There were other things to like about it, even if the whole left me cold. The concept of The Loom of Fate is so bizarre and out of left-field I couldn't help but be impressed, though I'm frustrated at how half-hearted the movie's exploration of what fate and purpose are. Perhaps that's mostly because I can't help but compare the film to The Matrix, another wish-fulfilment fantasy that deals with the problem of free will and determinism, with the Wachowskis picking the quandary apart to such an extent that audiences the world over got bored and forgot about it (not this nerd, though!). Also great was the "I'm sorry" running joke, a fantastic set-piece on a train, and the staggeringly nasty death of Marc Warren, a scene so gratuitously unpleasant I barked gales of laughter around the crowded auditorium (sorry, fellow movie-goers). I'd give the movie an extra star or thumbs up or whatever just for that insane moment alone.
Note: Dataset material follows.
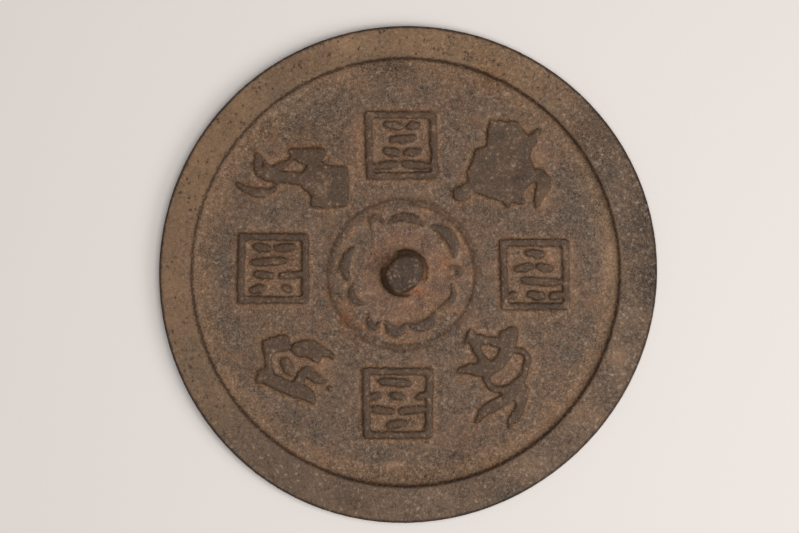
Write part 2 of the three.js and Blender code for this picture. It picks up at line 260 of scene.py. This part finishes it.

Even taking that into account, it's still half-baked. By the time the final showdown comes along, with McAvoy reduced to wandering around a shattered factory bellowing, "Slooooooooooan!!!!" over and over and over again, I was waiting for the wrap-up. I'd had enough of cool pouting Angie, and shakily-shot action scenes, and McAvoy spitting up blood (really, did we need to see him getting beaten up for so long when there really isn't much reason for it?), and telegraphed plot twists, and the endless, seriously endless shots of trains. Does Bekmambetov have a train fetish? They should have changed the name of the movie to Bullet Train, or Off The Rails, or Buffet Carnage. Because, I'm not kidding, there are a lot of trains in this movie.
Not that I've got anything against trains, of course, and I'm not just saying that because in a couple of days I will be spending a lot of time on one, and don't want to offend them.